The CMMC team encourages and expects contractors to use the Desk Books and self-assessment tools to prepare for an audit. Having self-assessment results prepared will save time and reduce the cost of an audit.
The CMMC team is having conversations about creating/leveraging small-business assistance programs to aid small businesses. Currently, there is nothing concrete and no guarantees regarding assistance will be made. This assistance would be different than the “security is an allowable cost” changes discussed previously.
Edit: While it has been made very clear that CMMC is a go/no-go decision, the latest draft (V0.6) includes a practice that requires plans of actions for any deficiencies. This is a bit confusing since a failed practice means you will not receive certification for that level. We’ll have to see how this develops in the final iteration of the standard.
The CMMC team is working closely with other standards/framework entities (e.g. FedRAMP) to determine what/if reciprocity would look like. These conversations will lead to a list of existing accreditations that satisfy specific CMMC levels.
CMMC Consortium –
A governing body/consortium will be established to guide CMMC into the future. Members will likely include ISACA, CMMI, and industry partners. Consortium members will be prohibited from functioning as auditors.
Certification Renewal –
Edit: Recertification will now be based on the level of certification an organization hopes to maintain. CMMC certification renewal is as follows:
Level 1 and Level 2 –
Recertification will be required every 3 years.
Level 3 –
Recertification will be required bi-annually.
Level 4 and Level 5 –
Recertification will be required annually.
Emerging Threats –
The CMMC team is still exploring options for rapidly modifying the model to adapt to emerging threats. Additionally, methods of distributing information on threats to certified contractors are being considered.

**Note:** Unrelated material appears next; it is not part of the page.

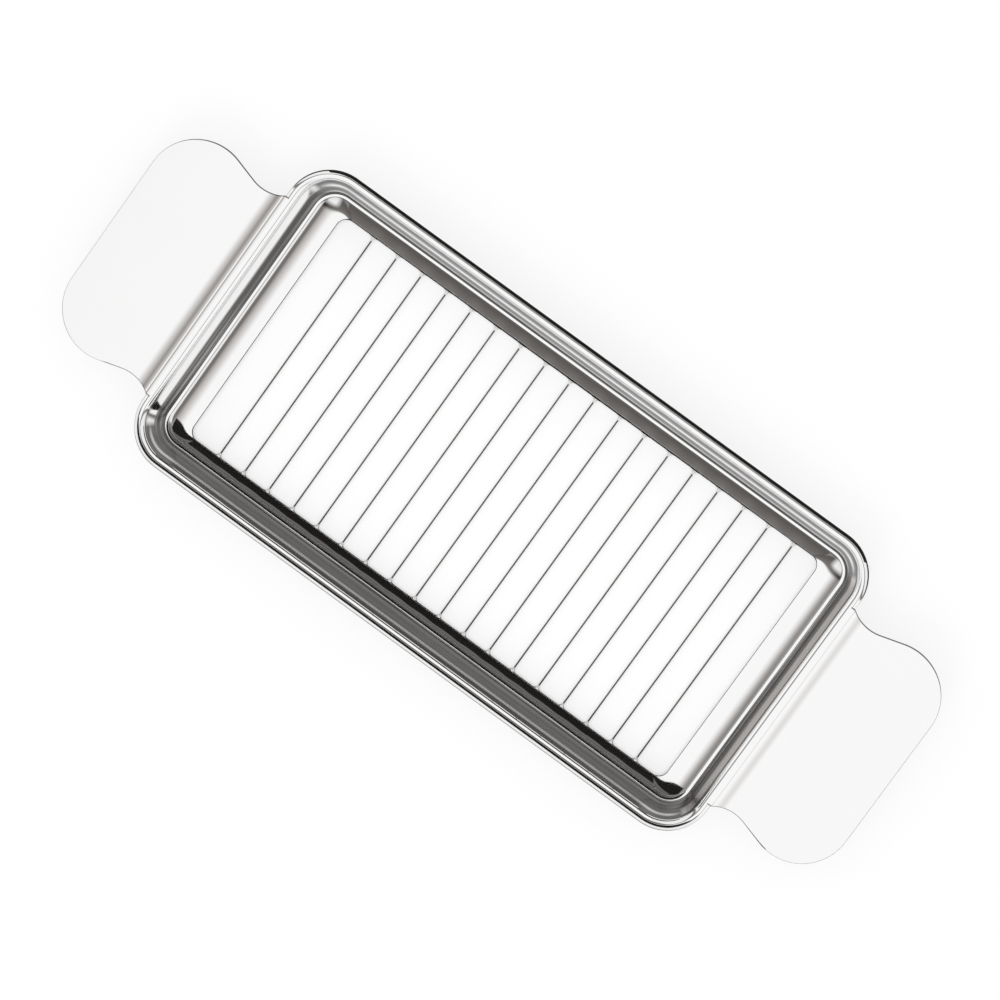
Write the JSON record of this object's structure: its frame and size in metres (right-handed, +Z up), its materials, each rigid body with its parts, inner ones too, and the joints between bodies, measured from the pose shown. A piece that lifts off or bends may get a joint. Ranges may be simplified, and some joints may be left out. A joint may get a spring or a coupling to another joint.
{
  "type": "wire butter slicer",
  "caption": "Shallow stainless tray with an open floor crossed by taut parallel cutting wires, a rolled rim and a flat wing handle at each end.",
  "frame": {"origin": "middle of the slicer on the plane of the foot groove that it stands on", "axes": "+X along the slicer from one wing handle to the other, +Y along the cutting wires, +Z up through the open tray"},
  "size_m": [0.2344, 0.087, 0.0105],
  "materials": {
    "polished_sheet": "mirror-polished stainless sheet",
    "cutting_wire": "drawn stainless wire",
    "joint_metal": "smooth bright fused metal"
  },
  "bodies": {
    "root": {"frame": "polished_sheet", "wire_01": "cutting_wire", "wire_02": "cutting_wire", "wire_03": "cutting_wire", "wire_04": "cutting_wire", "wire_05": "cutting_wire", "wire_06": "cutting_wire", "wire_07": "cutting_wire", "wire_08": "cutting_wire", "wire_09": "cutting_wire", "wire_10": "cutting_wire", "wire_11": "cutting_wire", "wire_12": "cutting_wire", "wire_13": "cutting_wire", "wire_14": "cutting_wire", "wire_15": "cutting_wire", "wire_16": "cutting_wire", "wire_17": "cutting_wire", "wire_18": "cutting_wire", "wire_joints_front": "joint_metal", "wire_joints_back": "joint_metal"}
  },
  "joints": []
}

Subcontractor Flow Downs –
New positions such as Acquisition Security Analyst and Acquisition Intelligence Analyst will be created to better position Program Managers to evaluate the CUI requirements and appropriate contractor CMMC Levels for a contract. When a prime submits a proposal, it will be the responsibility of the prime (with acceptance of the contacting officer) to appropriately establish the CMMC Level to flow down to subcontractors. This will primarily be determined by whether the subcontractor requires access to the CUI held by the prime. Proposals will need to contain a list of subcontractors along with their certified CMMC Level, plus the CMMC Level the prime expects will be needed to perform the activities being delegated to the sub. There may be challenges initially as contracting officers and primes work through this process, and it is expected that a standard process for CMMC Level Flow Down will ultimately emerge.
DoD 5000 –
DoD 5000 is being rewritten so the acquisition force understands what CUI is and how to convey needs appropriately through RFPs.
CMMC beyond DoD –
The CMMC team expects/hopes that this model will eventually go government wide. Further, they would be very happy to see it adopted as an official ISO-9000 style standard.
Validating Certification –
At this time, the CMMC team expects validation of certification to be done by the Contracting Officer during proposal review. In practice, this may translate to CMMC Certification/Audit Deliverables/System Security Plan submission with a proposal. This process is not set in stone at this time. The government is still considering whether a “Clearing House” for contractor certification levels will be deployed. If deployed, this system may contain assessment results or evidence for each contractor. ComplyUp is being evaluated as a potential vendor for this system.
Contractor/Auditor Adjudication –
The government will craft some sort of adjudication process where disagreements over audit results can be reviewed.
Public List of Auditors –
The CMMC team has not yet decided if it will centrally host a list of Auditors (similar to FedRAMP 3PAOs).
Conflict of Interest –
Large organizations with distinct divisions cannot perform audits of themselves. Organizations cannot function as both the technical consultant and auditor for a client.
CMMC Support on the Hill –
CMMC is perceived as a positive in Congress, and the program has been up-funded several times in its short existence. Support for CMMC is bi-partisan and unlikely to diminish regardless of the next election cycle.